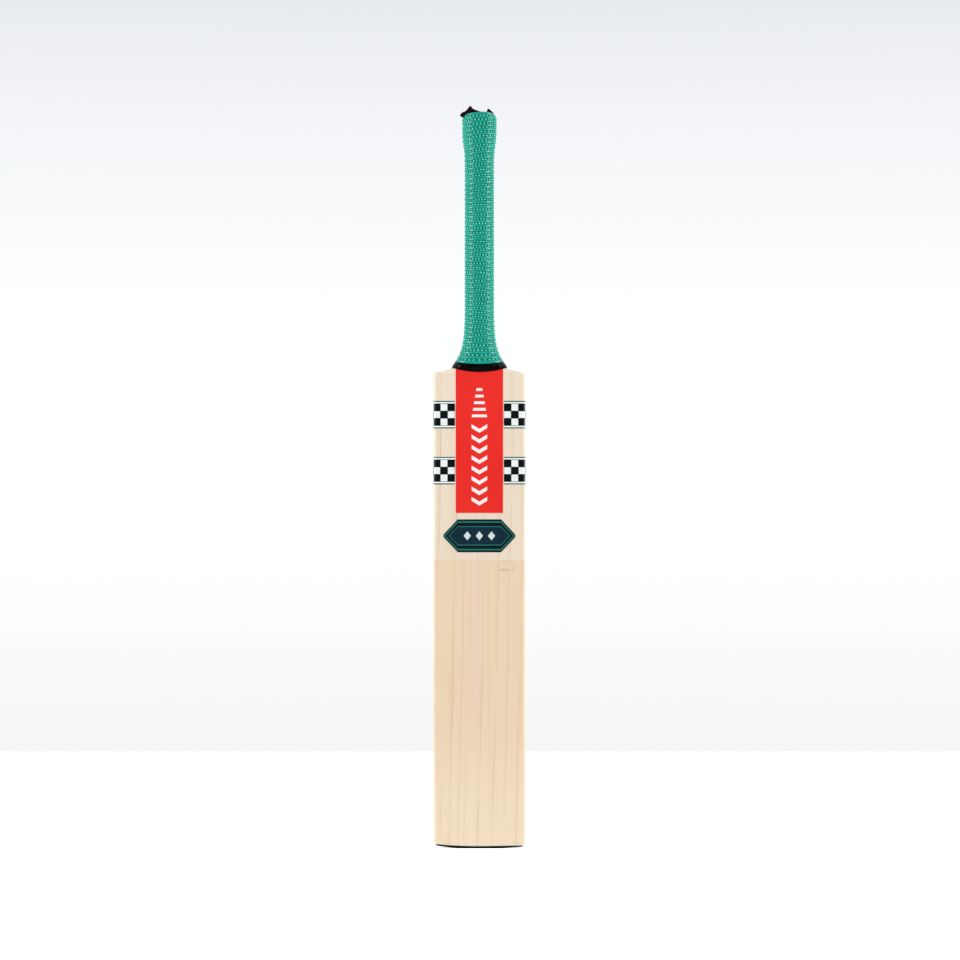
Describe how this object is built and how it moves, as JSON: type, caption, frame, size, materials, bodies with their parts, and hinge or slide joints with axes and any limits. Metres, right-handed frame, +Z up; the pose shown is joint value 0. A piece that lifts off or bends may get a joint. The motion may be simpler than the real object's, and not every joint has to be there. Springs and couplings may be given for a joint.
{
  "type": "cricket bat",
  "caption": "full-size short-handle cricket bat standing on its toe: willow blade with a raised spine, spliced cane handle, ribbed rubber grip, printed labels",
  "frame": {"origin": "on the ground under the toe, at the middle of the bat's width and depth", "axes": "+Z up along the bat from toe to handle, -Y out of the hitting face, +X across the blade to the right as seen from the face side"},
  "size_m": [0.1076, 0.0682, 0.8591],
  "materials": {
    "willow": "sanded and lightly oiled English willow, fine straight grain",
    "cane": "laminated Sarawak cane, open pores",
    "strip_rubber": "dull soft rubber",
    "twine": "waxed thread, wound tight",
    "grip_rubber": "moulded ribs and small pips, slight sheen",
    "neck_tape": "glossy stretched tape",
    "toe_rubber": "matt black sheet rubber",
    "red_print": "printed film, satin",
    "checked_print": "black and white checks between thin green lines on film, satin",
    "badge_print": "dark printed film, satin",
    "clear_film": "clear anti-scuff facing with fine texture",
    "cloth_tape": "woven cotton tape"
  },
  "bodies": {
    "root": {"blade": "willow", "cane_strip_front_left": "cane", "cane_strip_front_centre": "cane", "cane_strip_front_right": "cane", "cane_strip_mid_front_left": "cane", "cane_strip_mid_front_centre": "cane", "cane_strip_mid_front_right": "cane", "cane_strip_mid_back_left": "cane", "cane_strip_mid_back_centre": "cane", "cane_strip_mid_back_right": "cane", "cane_strip_back_left": "cane", "cane_strip_back_centre": "cane", "cane_strip_back_right": "cane", "rubber_strip_front": "strip_rubber", "rubber_strip_middle": "strip_rubber", "rubber_strip_back": "strip_rubber", "twine_binding": "twine", "grip": "grip_rubber", "neck_tape": "neck_tape", "toe_guard": "toe_rubber", "face_label": "red_print", "back_label": "red_print", "checked_band_lower_left": "checked_print", "checked_band_lower_right": "checked_print", "checked_band_upper_left": "checked_print", "checked_band_upper_right": "checked_print", "face_badge": "badge_print", "clear_facing": "clear_film", "end_cloth": "cloth_tape"}
  },
  "joints": []
}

-- EXERCISE --
Write out every line of the material again, exactly as it reads.

-- THE ANSWER --
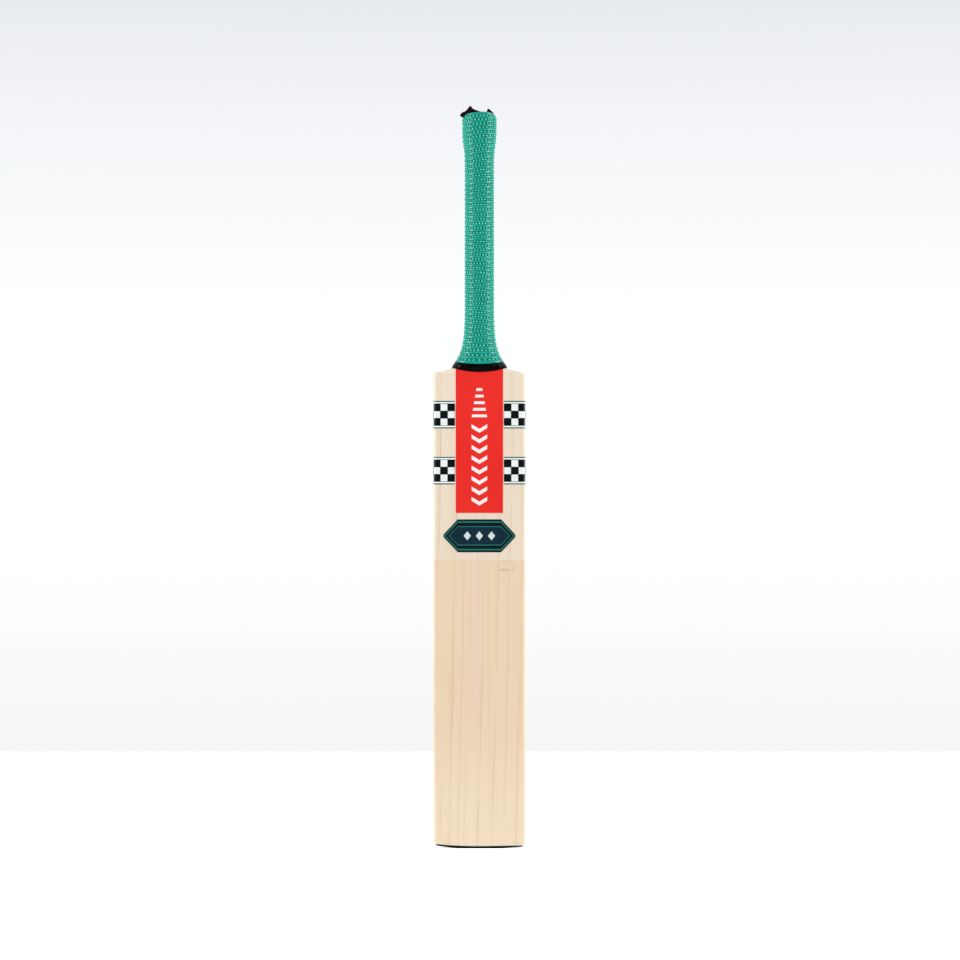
Describe how this object is built and how it moves, as JSON: type, caption, frame, size, materials, bodies with their parts, and hinge or slide joints with axes and any limits. Metres, right-handed frame, +Z up; the pose shown is joint value 0. A piece that lifts off or bends may get a joint. The motion may be simpler than the real object's, and not every joint has to be there. Springs and couplings may be given for a joint.
{
  "type": "cricket bat",
  "caption": "full-size short-handle cricket bat standing on its toe: willow blade with a raised spine, spliced cane handle, ribbed rubber grip, printed labels",
  "frame": {"origin": "on the ground under the toe, at the middle of the bat's width and depth", "axes": "+Z up along the bat from toe to handle, -Y out of the hitting face, +X across the blade to the right as seen from the face side"},
  "size_m": [0.1076, 0.0682, 0.8591],
  "materials": {
    "willow": "sanded and lightly oiled English willow, fine straight grain",
    "cane": "laminated Sarawak cane, open pores",
    "strip_rubber": "dull soft rubber",
    "twine": "waxed thread, wound tight",
    "grip_rubber": "moulded ribs and small pips, slight sheen",
    "neck_tape": "glossy stretched tape",
    "toe_rubber": "matt black sheet rubber",
    "red_print": "printed film, satin",
    "checked_print": "black and white checks between thin green lines on film, satin",
    "badge_print": "dark printed film, satin",
    "clear_film": "clear anti-scuff facing with fine texture",
    "cloth_tape": "woven cotton tape"
  },
  "bodies": {
    "root": {"blade": "willow", "cane_strip_front_left": "cane", "cane_strip_front_centre": "cane", "cane_strip_front_right": "cane", "cane_strip_mid_front_left": "cane", "cane_strip_mid_front_centre": "cane", "cane_strip_mid_front_right": "cane", "cane_strip_mid_back_left": "cane", "cane_strip_mid_back_centre": "cane", "cane_strip_mid_back_right": "cane", "cane_strip_back_left": "cane", "cane_strip_back_centre": "cane", "cane_strip_back_right": "cane", "rubber_strip_front": "strip_rubber", "rubber_strip_middle": "strip_rubber", "rubber_strip_back": "strip_rubber", "twine_binding": "twine", "grip": "grip_rubber", "neck_tape": "neck_tape", "toe_guard": "toe_rubber", "face_label": "red_print", "back_label": "red_print", "checked_band_lower_left": "checked_print", "checked_band_lower_right": "checked_print", "checked_band_upper_left": "checked_print", "checked_band_upper_right": "checked_print", "face_badge": "badge_print", "clear_facing": "clear_film", "end_cloth": "cloth_tape"}
  },
  "joints": []
}